§ **Your instructions**:
Restate every entry word for word.

┌────────

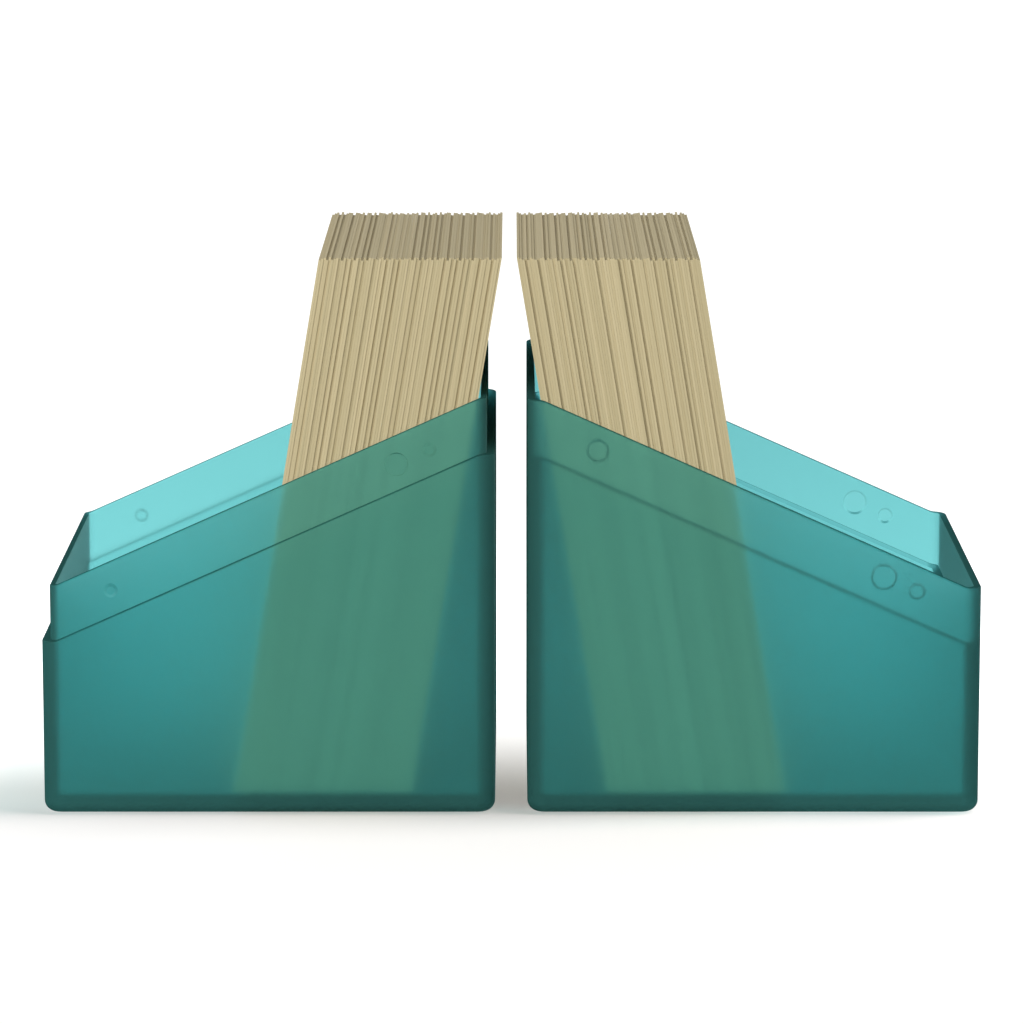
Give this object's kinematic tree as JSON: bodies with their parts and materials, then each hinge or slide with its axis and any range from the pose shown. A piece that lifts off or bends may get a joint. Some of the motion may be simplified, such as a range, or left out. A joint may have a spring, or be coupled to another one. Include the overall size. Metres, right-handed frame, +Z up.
{
  "type": "two-part card box",
  "caption": "Open two-part telescoping card box with a sloping split, standing as two trays side by side, each holding a leaning deck of sleeved cards.",
  "frame": {"origin": "on the table, midway between the two halves from left to right and midway between their front and back walls", "axes": "+Z up, +X from the base half to the cover half, -Y the front walls"},
  "size_m": [0.1572, 0.075, 0.0936],
  "materials": {
    "tray_plastic": "frosted translucent teal polypropylene, satin moulded surface",
    "card_stock": "matt tan card edges"
  },
  "bodies": {
    "base_half": {"base_shell": "tray_plastic"},
    "cover_half": {"cover_shell": "tray_plastic"},
    "base_deck": {"base_cards_01": "card_stock", "base_cards_02": "card_stock", "base_cards_03": "card_stock", "base_cards_04": "card_stock", "base_cards_05": "card_stock", "base_cards_06": "card_stock", "base_cards_07": "card_stock", "base_cards_08": "card_stock", "base_cards_09": "card_stock", "base_cards_10": "card_stock", "base_cards_11": "card_stock", "base_cards_12": "card_stock", "base_cards_13": "card_stock", "base_cards_14": "card_stock", "base_cards_15": "card_stock", "base_cards_16": "card_stock", "base_cards_17": "card_stock", "base_cards_18": "card_stock", "base_cards_19": "card_stock", "base_cards_20": "card_stock"},
    "cover_deck": {"cover_cards_01": "card_stock", "cover_cards_02": "card_stock", "cover_cards_03": "card_stock", "cover_cards_04": "card_stock", "cover_cards_05": "card_stock", "cover_cards_06": "card_stock", "cover_cards_07": "card_stock", "cover_cards_08": "card_stock", "cover_cards_09": "card_stock", "cover_cards_10": "card_stock", "cover_cards_11": "card_stock", "cover_cards_12": "card_stock", "cover_cards_13": "card_stock", "cover_cards_14": "card_stock", "cover_cards_15": "card_stock", "cover_cards_16": "card_stock", "cover_cards_17": "card_stock", "cover_cards_18": "card_stock", "cover_cards_19": "card_stock", "cover_cards_20": "card_stock"},
    "base_leaf_1": {"base_cards_26": "card_stock"},
    "base_leaf_2": {"base_cards_25": "card_stock"},
    "base_leaf_3": {"base_cards_24": "card_stock"},
    "base_leaf_4": {"base_cards_23": "card_stock"},
    "base_leaf_5": {"base_cards_22": "card_stock"},
    "base_leaf_6": {"base_cards_21": "card_stock"},
    "cover_leaf_1": {"cover_cards_26": "card_stock"},
    "cover_leaf_2": {"cover_cards_25": "card_stock"},
    "cover_leaf_3": {"cover_cards_24": "card_stock"},
    "cover_leaf_4": {"cover_cards_23": "card_stock"},
    "cover_leaf_5": {"cover_cards_22": "card_stock"},
    "cover_leaf_6": {"cover_cards_21": "card_stock"}
  },
  "joints": [
    {"name": "cover_lift", "type": "slide", "parent": "base_half", "child": "cover_half", "axis": [0, 0, 1], "range_m": [0, 0.12]},
    {"name": "base_deck_lift", "type": "slide", "parent": "base_half", "child": "base_deck", "axis": [0, 0, 1], "range_m": [0, 0.08]},
    {"name": "cover_deck_lift", "type": "slide", "parent": "cover_half", "child": "cover_deck", "axis": [0, 0, 1], "range_m": [0, 0.08]},
    {"name": "base_leaf_1_tip", "type": "hinge", "parent": "base_deck", "child": "base_leaf_1", "pos_m": [-0.04705, 0, 0.00282], "axis": [0, -1, 0], "range_deg": [0, 48]},
    {"name": "base_leaf_2_tip", "type": "hinge", "parent": "base_deck", "child": "base_leaf_2", "pos_m": [-0.0458, 0, 0.00282], "axis": [0, -1, 0], "range_deg": [0, 31.68]},
    {"name": "base_leaf_3_tip", "type": "hinge", "parent": "base_deck", "child": "base_leaf_3", "pos_m": [-0.04497, 0, 0.00282], "axis": [0, -1, 0], "range_deg": [0, 24]},
    {"name": "base_leaf_4_tip", "type": "hinge", "parent": "base_deck", "child": "base_leaf_4", "pos_m": [-0.04331, 0, 0.00282], "axis": [0, -1, 0], "range_deg": [0, 18.72]},
    {"name": "base_leaf_5_tip", "type": "hinge", "parent": "base_deck", "child": "base_leaf_5", "pos_m": [-0.04206, 0, 0.00282], "axis": [0, -1, 0], "range_deg": [0, 13.92]},
    {"name": "base_leaf_6_tip", "type": "hinge", "parent": "base_deck", "child": "base_leaf_6", "pos_m": [-0.04123, 0, 0.00282], "axis": [0, -1, 0], "range_deg": [0, 8.64]},
    {"name": "cover_leaf_1_tip", "type": "hinge", "parent": "cover_deck", "child": "cover_leaf_1", "pos_m": [0.04642, 0, 0.00282], "axis": [0, 1, 0], "range_deg": [0, 49.5]},
    {"name": "cover_leaf_2_tip", "type": "hinge", "parent": "cover_deck", "child": "cover_leaf_2", "pos_m": [0.04518, 0, 0.00282], "axis": [0, 1, 0], "range_deg": [0, 32.67]},
    {"name": "cover_leaf_3_tip", "type": "hinge", "parent": "cover_deck", "child": "cover_leaf_3", "pos_m": [0.04435, 0, 0.00282], "axis": [0, 1, 0], "range_deg": [0, 24.75]},
    {"name": "cover_leaf_4_tip", "type": "hinge", "parent": "cover_deck", "child": "cover_leaf_4", "pos_m": [0.04268, 0, 0.00282], "axis": [0, 1, 0], "range_deg": [0, 19.3]},
    {"name": "cover_leaf_5_tip", "type": "hinge", "parent": "cover_deck", "child": "cover_leaf_5", "pos_m": [0.04143, 0, 0.00282], "axis": [0, 1, 0], "range_deg": [0, 14.35]},
    {"name": "cover_leaf_6_tip", "type": "hinge", "parent": "cover_deck", "child": "cover_leaf_6", "pos_m": [0.0406, 0, 0.00282], "axis": [0, 1, 0], "range_deg": [0, 8.91]}
  ],
  "couplings": [
    {"joint": "base_leaf_2_tip", "follows": "base_leaf_1_tip", "ratio": 0.66},
    {"joint": "base_leaf_3_tip", "follows": "base_leaf_1_tip", "ratio": 0.5},
    {"joint": "base_leaf_4_tip", "follows": "base_leaf_1_tip", "ratio": 0.39},
    {"joint": "base_leaf_5_tip", "follows": "base_leaf_1_tip", "ratio": 0.29},
    {"joint": "base_leaf_6_tip", "follows": "base_leaf_1_tip", "ratio": 0.18},
    {"joint": "cover_leaf_2_tip", "follows": "cover_leaf_1_tip", "ratio": 0.66},
    {"joint": "cover_leaf_3_tip", "follows": "cover_leaf_1_tip", "ratio": 0.5},
    {"joint": "cover_leaf_4_tip", "follows": "cover_leaf_1_tip", "ratio": 0.39},
    {"joint": "cover_leaf_5_tip", "follows": "cover_leaf_1_tip", "ratio": 0.29},
    {"joint": "cover_leaf_6_tip", "follows": "cover_leaf_1_tip", "ratio": 0.18}
  ]
}
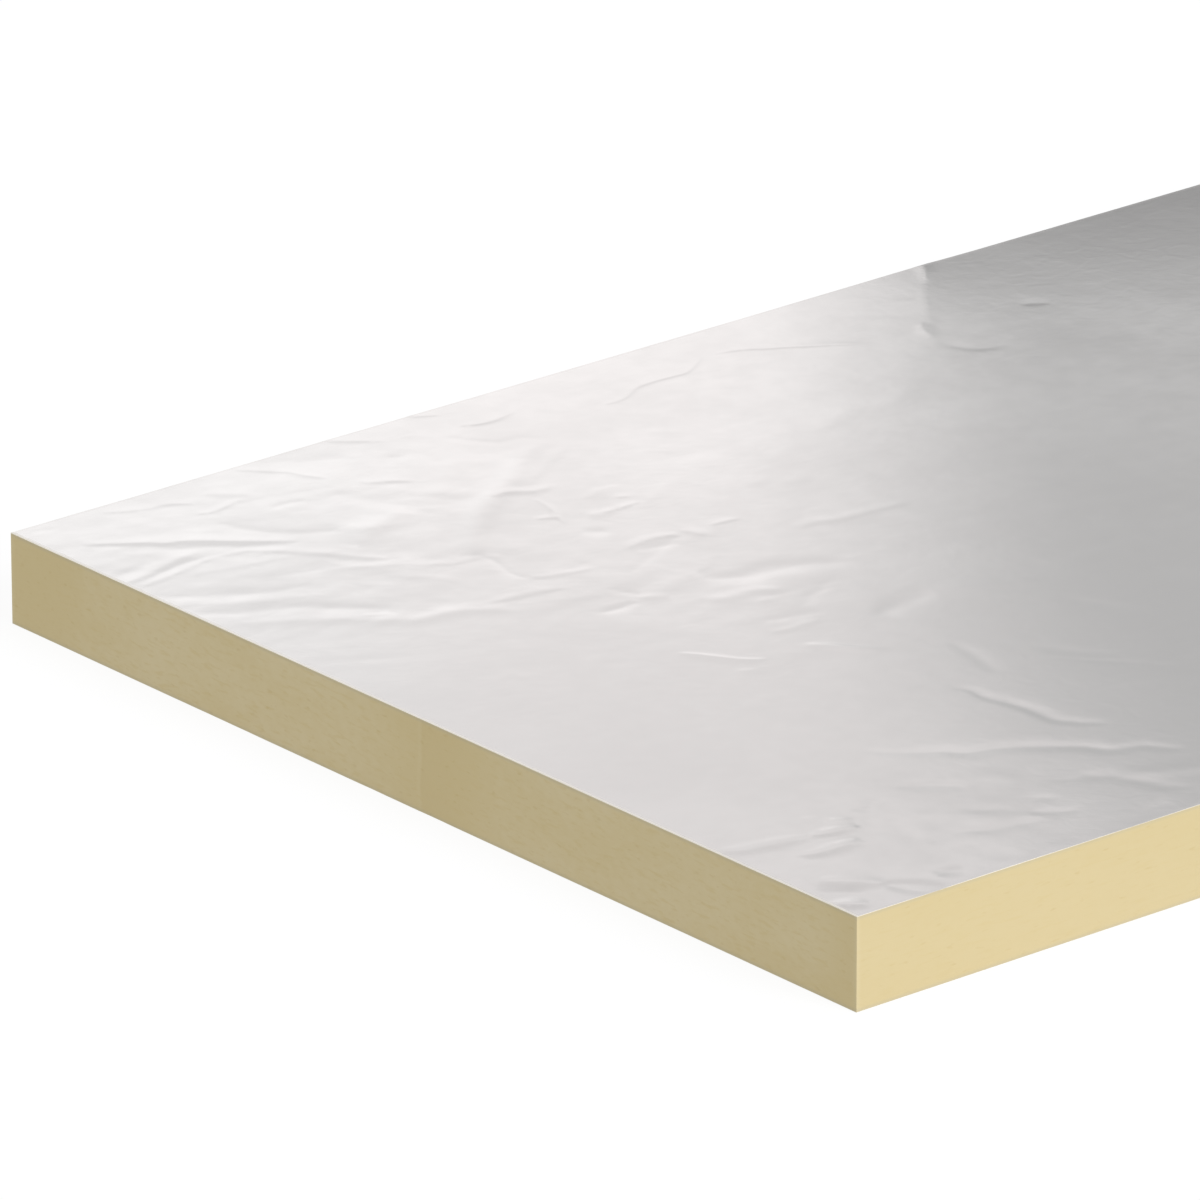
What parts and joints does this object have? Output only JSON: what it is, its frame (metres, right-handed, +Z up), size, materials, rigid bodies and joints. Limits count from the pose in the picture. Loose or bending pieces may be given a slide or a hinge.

└────────

§ **Response below**:
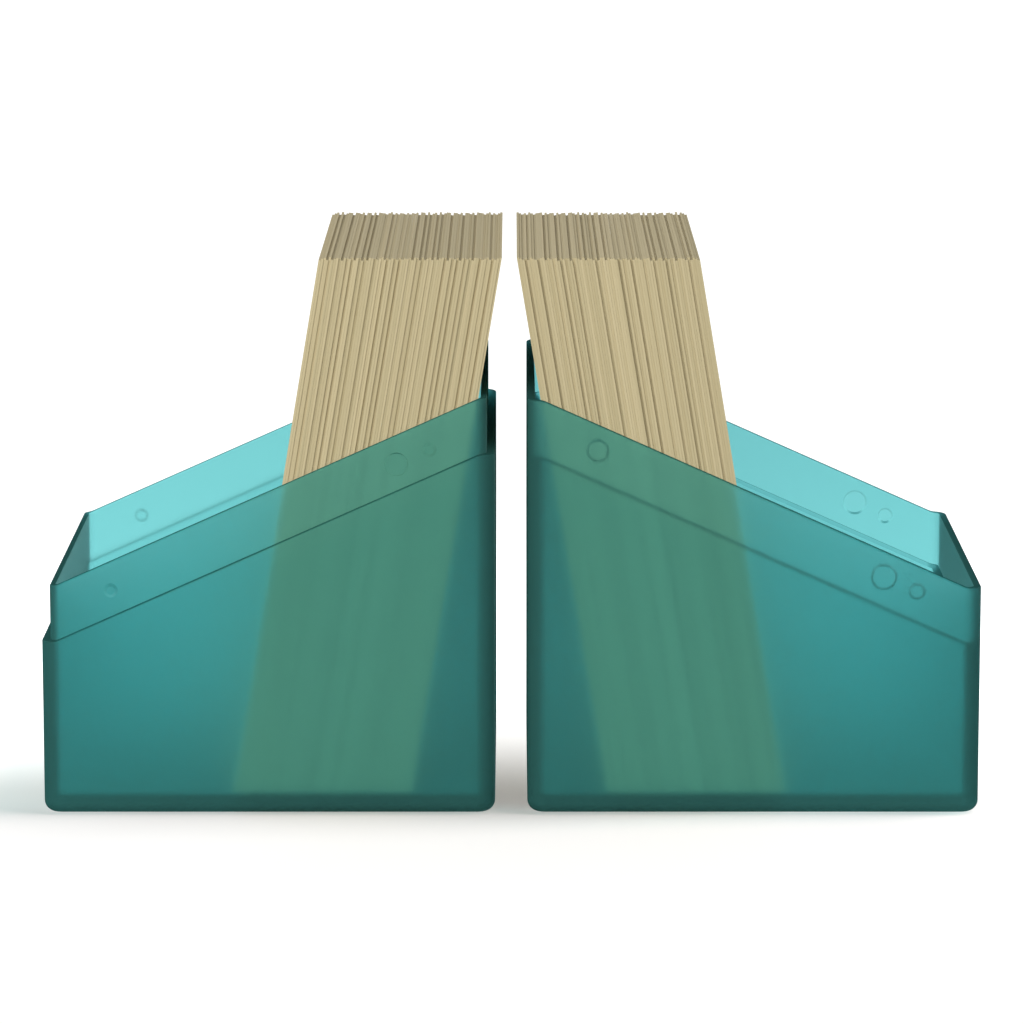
Give this object's kinematic tree as JSON: bodies with their parts and materials, then each hinge or slide with its axis and any range from the pose shown. A piece that lifts off or bends may get a joint. Some of the motion may be simplified, such as a range, or left out. A joint may have a spring, or be coupled to another one. Include the overall size. Metres, right-handed frame, +Z up.
{
  "type": "two-part card box",
  "caption": "Open two-part telescoping card box with a sloping split, standing as two trays side by side, each holding a leaning deck of sleeved cards.",
  "frame": {"origin": "on the table, midway between the two halves from left to right and midway between their front and back walls", "axes": "+Z up, +X from the base half to the cover half, -Y the front walls"},
  "size_m": [0.1572, 0.075, 0.0936],
  "materials": {
    "tray_plastic": "frosted translucent teal polypropylene, satin moulded surface",
    "card_stock": "matt tan card edges"
  },
  "bodies": {
    "base_half": {"base_shell": "tray_plastic"},
    "cover_half": {"cover_shell": "tray_plastic"},
    "base_deck": {"base_cards_01": "card_stock", "base_cards_02": "card_stock", "base_cards_03": "card_stock", "base_cards_04": "card_stock", "base_cards_05": "card_stock", "base_cards_06": "card_stock", "base_cards_07": "card_stock", "base_cards_08": "card_stock", "base_cards_09": "card_stock", "base_cards_10": "card_stock", "base_cards_11": "card_stock", "base_cards_12": "card_stock", "base_cards_13": "card_stock", "base_cards_14": "card_stock", "base_cards_15": "card_stock", "base_cards_16": "card_stock", "base_cards_17": "card_stock", "base_cards_18": "card_stock", "base_cards_19": "card_stock", "base_cards_20": "card_stock"},
    "cover_deck": {"cover_cards_01": "card_stock", "cover_cards_02": "card_stock", "cover_cards_03": "card_stock", "cover_cards_04": "card_stock", "cover_cards_05": "card_stock", "cover_cards_06": "card_stock", "cover_cards_07": "card_stock", "cover_cards_08": "card_stock", "cover_cards_09": "card_stock", "cover_cards_10": "card_stock", "cover_cards_11": "card_stock", "cover_cards_12": "card_stock", "cover_cards_13": "card_stock", "cover_cards_14": "card_stock", "cover_cards_15": "card_stock", "cover_cards_16": "card_stock", "cover_cards_17": "card_stock", "cover_cards_18": "card_stock", "cover_cards_19": "card_stock", "cover_cards_20": "card_stock"},
    "base_leaf_1": {"base_cards_26": "card_stock"},
    "base_leaf_2": {"base_cards_25": "card_stock"},
    "base_leaf_3": {"base_cards_24": "card_stock"},
    "base_leaf_4": {"base_cards_23": "card_stock"},
    "base_leaf_5": {"base_cards_22": "card_stock"},
    "base_leaf_6": {"base_cards_21": "card_stock"},
    "cover_leaf_1": {"cover_cards_26": "card_stock"},
    "cover_leaf_2": {"cover_cards_25": "card_stock"},
    "cover_leaf_3": {"cover_cards_24": "card_stock"},
    "cover_leaf_4": {"cover_cards_23": "card_stock"},
    "cover_leaf_5": {"cover_cards_22": "card_stock"},
    "cover_leaf_6": {"cover_cards_21": "card_stock"}
  },
  "joints": [
    {"name": "cover_lift", "type": "slide", "parent": "base_half", "child": "cover_half", "axis": [0, 0, 1], "range_m": [0, 0.12]},
    {"name": "base_deck_lift", "type": "slide", "parent": "base_half", "child": "base_deck", "axis": [0, 0, 1], "range_m": [0, 0.08]},
    {"name": "cover_deck_lift", "type": "slide", "parent": "cover_half", "child": "cover_deck", "axis": [0, 0, 1], "range_m": [0, 0.08]},
    {"name": "base_leaf_1_tip", "type": "hinge", "parent": "base_deck", "child": "base_leaf_1", "pos_m": [-0.04705, 0, 0.00282], "axis": [0, -1, 0], "range_deg": [0, 48]},
    {"name": "base_leaf_2_tip", "type": "hinge", "parent": "base_deck", "child": "base_leaf_2", "pos_m": [-0.0458, 0, 0.00282], "axis": [0, -1, 0], "range_deg": [0, 31.68]},
    {"name": "base_leaf_3_tip", "type": "hinge", "parent": "base_deck", "child": "base_leaf_3", "pos_m": [-0.04497, 0, 0.00282], "axis": [0, -1, 0], "range_deg": [0, 24]},
    {"name": "base_leaf_4_tip", "type": "hinge", "parent": "base_deck", "child": "base_leaf_4", "pos_m": [-0.04331, 0, 0.00282], "axis": [0, -1, 0], "range_deg": [0, 18.72]},
    {"name": "base_leaf_5_tip", "type": "hinge", "parent": "base_deck", "child": "base_leaf_5", "pos_m": [-0.04206, 0, 0.00282], "axis": [0, -1, 0], "range_deg": [0, 13.92]},
    {"name": "base_leaf_6_tip", "type": "hinge", "parent": "base_deck", "child": "base_leaf_6", "pos_m": [-0.04123, 0, 0.00282], "axis": [0, -1, 0], "range_deg": [0, 8.64]},
    {"name": "cover_leaf_1_tip", "type": "hinge", "parent": "cover_deck", "child": "cover_leaf_1", "pos_m": [0.04642, 0, 0.00282], "axis": [0, 1, 0], "range_deg": [0, 49.5]},
    {"name": "cover_leaf_2_tip", "type": "hinge", "parent": "cover_deck", "child": "cover_leaf_2", "pos_m": [0.04518, 0, 0.00282], "axis": [0, 1, 0], "range_deg": [0, 32.67]},
    {"name": "cover_leaf_3_tip", "type": "hinge", "parent": "cover_deck", "child": "cover_leaf_3", "pos_m": [0.04435, 0, 0.00282], "axis": [0, 1, 0], "range_deg": [0, 24.75]},
    {"name": "cover_leaf_4_tip", "type": "hinge", "parent": "cover_deck", "child": "cover_leaf_4", "pos_m": [0.04268, 0, 0.00282], "axis": [0, 1, 0], "range_deg": [0, 19.3]},
    {"name": "cover_leaf_5_tip", "type": "hinge", "parent": "cover_deck", "child": "cover_leaf_5", "pos_m": [0.04143, 0, 0.00282], "axis": [0, 1, 0], "range_deg": [0, 14.35]},
    {"name": "cover_leaf_6_tip", "type": "hinge", "parent": "cover_deck", "child": "cover_leaf_6", "pos_m": [0.0406, 0, 0.00282], "axis": [0, 1, 0], "range_deg": [0, 8.91]}
  ],
  "couplings": [
    {"joint": "base_leaf_2_tip", "follows": "base_leaf_1_tip", "ratio": 0.66},
    {"joint": "base_leaf_3_tip", "follows": "base_leaf_1_tip", "ratio": 0.5},
    {"joint": "base_leaf_4_tip", "follows": "base_leaf_1_tip", "ratio": 0.39},
    {"joint": "base_leaf_5_tip", "follows": "base_leaf_1_tip", "ratio": 0.29},
    {"joint": "base_leaf_6_tip", "follows": "base_leaf_1_tip", "ratio": 0.18},
    {"joint": "cover_leaf_2_tip", "follows": "cover_leaf_1_tip", "ratio": 0.66},
    {"joint": "cover_leaf_3_tip", "follows": "cover_leaf_1_tip", "ratio": 0.5},
    {"joint": "cover_leaf_4_tip", "follows": "cover_leaf_1_tip", "ratio": 0.39},
    {"joint": "cover_leaf_5_tip", "follows": "cover_leaf_1_tip", "ratio": 0.29},
    {"joint": "cover_leaf_6_tip", "follows": "cover_leaf_1_tip", "ratio": 0.18}
  ]
}
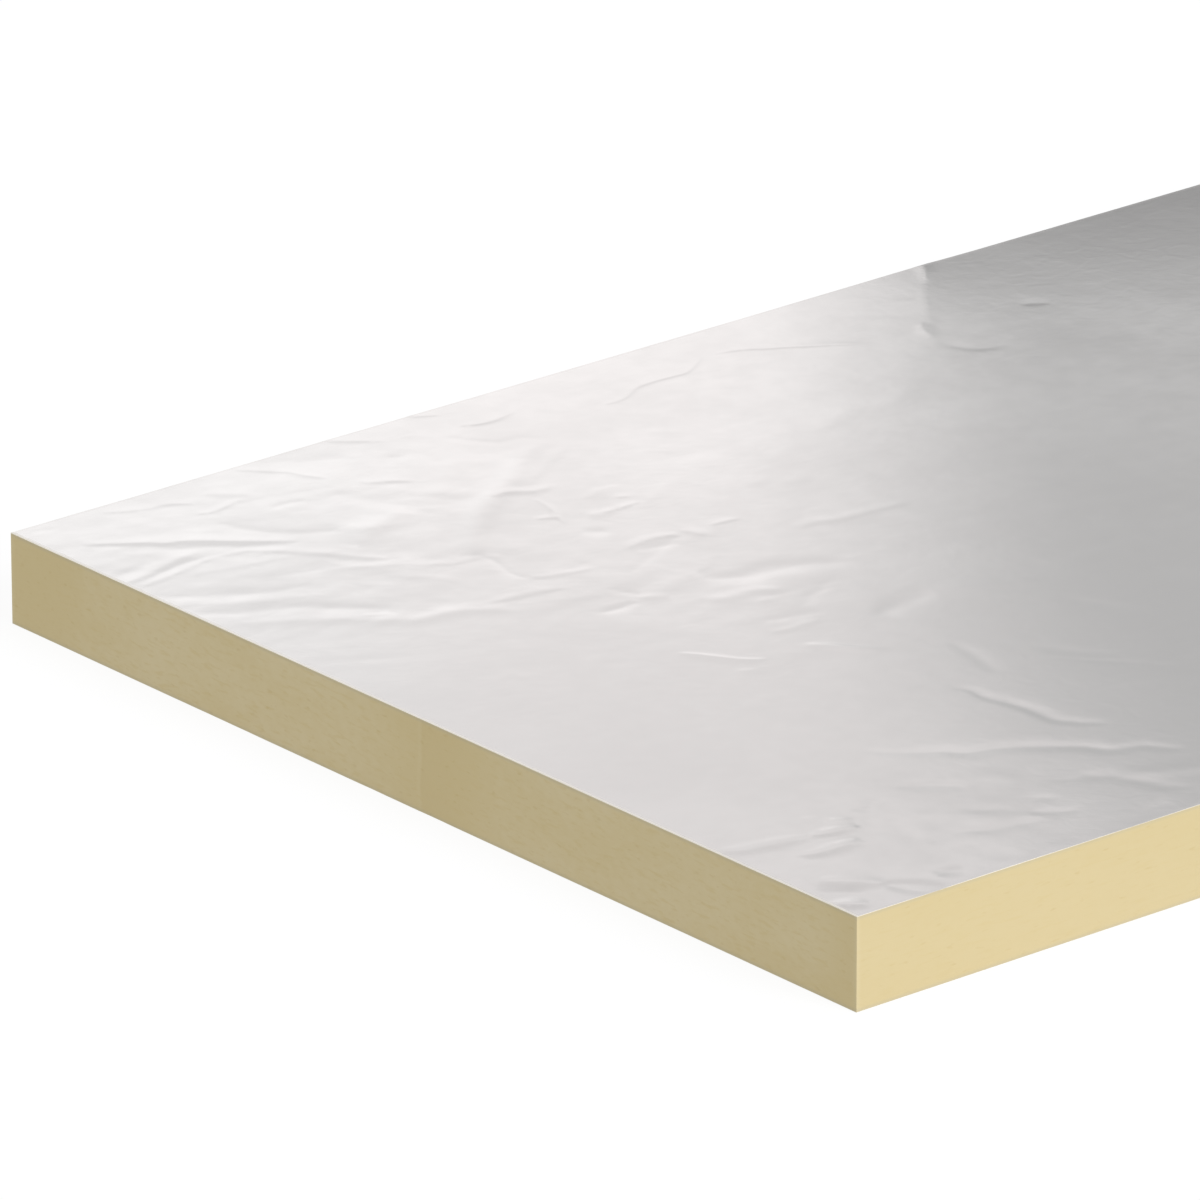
What parts and joints does this object have? Output only JSON: what it is, its frame (metres, right-handed, +Z up), size, materials, rigid bodies and joints. Limits count from the pose in the picture. Loose or bending pieces may be given a slide or a hinge.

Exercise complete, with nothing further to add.